Florida Democrats are confident that McCain is handing them a potent campaign issue in a state that has to be considered generally more favorable to the Republican in November.
"No one we know of has ever won a statewide Florida election without supporting a moratorium on offshore drilling,'' the St. Petersburg Times notes.
"Even former Gov. Jeb Bush disagreed with his brother on this issue. Florida cannot afford four more years of corporate welfare for oil companies,'' said Mark Bubriski, spokesman for the Florida Democratic Party.
2. Florida Gov. Charlie Christ, ON THE SAME DAY, does THE SAME FLIP-FLOP as McCain:
"Crist has dropped his long-standing support for the federal moratorium on offshore drilling,'' the Associated Press reports. "The governor says the nation needs to look at all options in response to rising fuel prices."
"If John McCain jumps off a cliff, will Charlie Crist jump, too?" Bubriski asled. "This bald-faced flip-flop erases any lingering hope that Empty Chair Charlie actually cares about the people of Florida. It's simply shameful."
As McCain revealed Monday that he now favored an end to the federal moratorium on offshore oil drilling Presumptive Republican presidential nominee John McCain has changed positions and called for an end to the federal ban of offshore oil drilling -- a reversal for him -- and that he would flesh out his position in a speech today, much speculation immediately focused on the tough position in which Crist, an oft-mentioned veep prospect, would find himself.
The Washington Post wrote that the push by McCain to deep-six the ban as part of the response to raising gasoline prices and let each affected state decide the exploration issue "is sure to annoy two key Republican allies," California Gov. Arnold Schwarzenegger and Crist. Both have opposed coastal drilling.
In both states, support for the moratorium has been a given for most politicians (for more on how the issue plays in Florida, see this posting on the Chicago Tribune's Swamp blog).
MSNBC's First Read posting this morning noted the following: "No Republicans in Florida have gotten elected statewide without endorsing the moratorium on off-shore oil drilling, so McCain's decision is going to get its share of criticism even from VP wannabe" Crist.
But the item added that if "Crist tries to rationalize the McCain decision then we'll really find out just how much he wants on the ticket."
Apparently, very much.
A story posted by the Miami Herald a short while ago starts thusly: "Describing his position as evolving, Gov. Charlie Crist said he now supports exploratory drilling for oil and gas off Florida's coast because 'Floridians are suffering.' "
For more on Crist's change of heart, go here:
3. President Bush, ON THE SAME DAY, does THE SAME FLIP-FLOP as McCain AND Christ:
The move underscores how $4-a-gallon gas has become a major issue in the 2008 presidential campaign, and it comes as a growing number of Republicans are lining up in opposition to the federal ban.

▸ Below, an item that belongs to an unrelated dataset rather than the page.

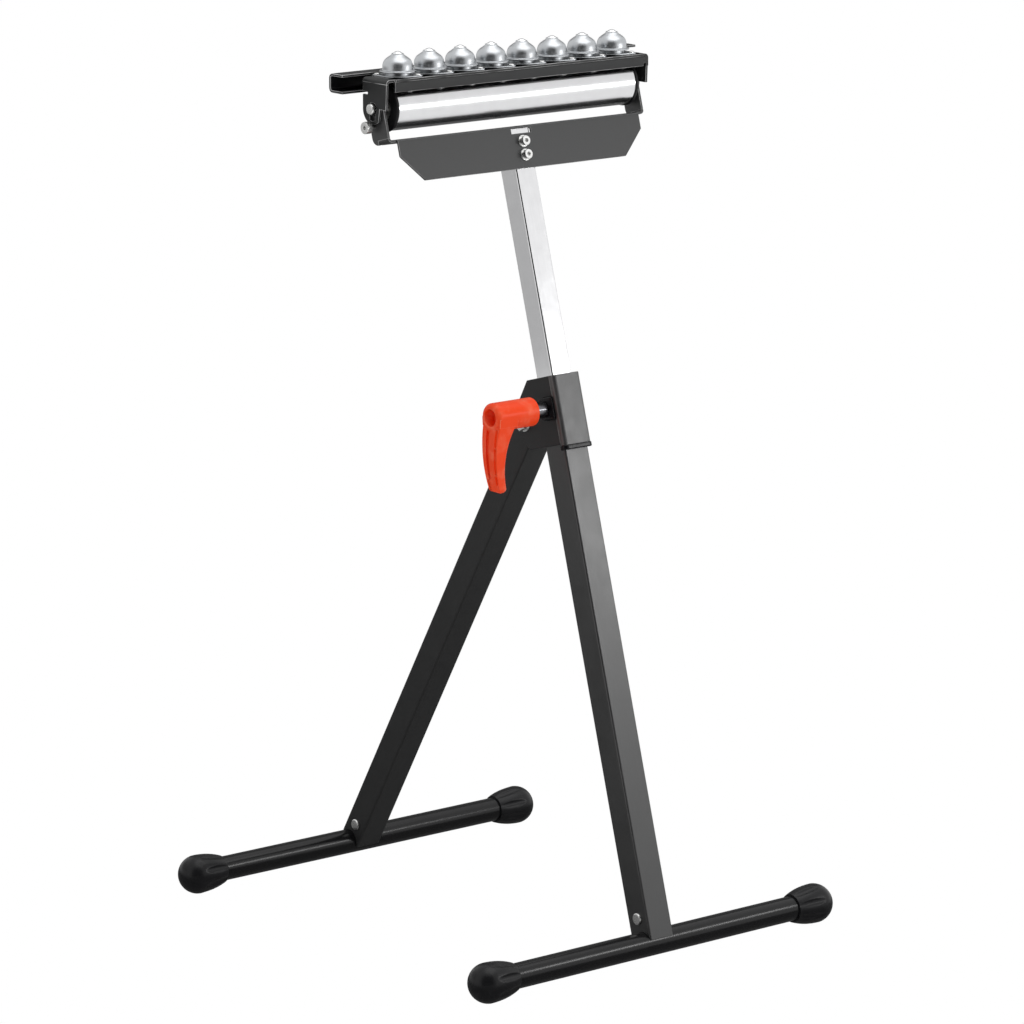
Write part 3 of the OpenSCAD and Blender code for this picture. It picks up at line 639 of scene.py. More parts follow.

The partys presumptive presidential nominee, Senator John McCain of Arizona, used a speech in Houston on Tuesday to say he now favors offshore drilling, an announcement that infuriated environmentalists who have long viewed him as an ally. Floridas governor, Charlie Crist, a Republican, immediately joined Mr. McCain, saying he, too, now wants an end to the ban.
Even before the disclosure of Mr. Bushs decision, the drilling issue caused a heated back-and-forth on the campaign trail on Tuesday, as Mr. McCain sought to straddle the divide between environmentalists and the energy industry, while facing accusations from his Democratic opponent, Senator Barack Obama, that he had flip-flopped and capitulated to the oil industry.
In Washington, the White House press secretary, Dana Perino, said Mr. Bush would urge Congress to pass legislation lifting the Congressional ban on safe, environmentally-friendly offshore oil drilling, adding, The president believes Congress shouldnt waste any more time.
Congressional Democrats have opposed lifting the prohibitions on energy development on nearly all federal Outer Continental Shelf waters for more than a quarter-century, including waters along both the East and West coasts.
With oil prices soaring and motorists paying $4 a gallon for gasoline, political pressures have been growing for more domestic oil and gas production.
Democrats, as well as some Republican senators from coastal states, have opposed lifting the drilling prohibitions, fearful that energy development could harm tourism and raise the risk of oil spills on beaches.
Sen. Barack Obama, the Democratic candidate for president, opposes lifting the ban on offshore drilling and says that allowing exploration now wouldn't affect gasoline prices for at least five years.
Congress imposed the drilling moratorium in 1981 and has extended it each year since by prohibiting the Interior Department from spending money on offshore oil or gas leases in virtually all coastal waters outside the western Gulf of Mexico and in some areas off Alaska.
President George H.W. Bush imposed a separate executive drilling ban in 1990, which was extended by President Clinton and then by the current president until 2012.
This is not going to play well in Florida for all three of them. Furthermore, they're going to have a hard time explaining exactly how drilling for more oil that we might see anywhere from 5 to 10 years from now is really going to substantially affect gas prices either now, or in the future. The fact that we currently EXPORT 10% of our domestically-produced oil doesn't help their argument much, either.
Most voters outside of the 30% Republican base are going to see this as exactly what it is - a calculated, coordinated, political, and cynical hit attempt on Obama and Democrats in Congress.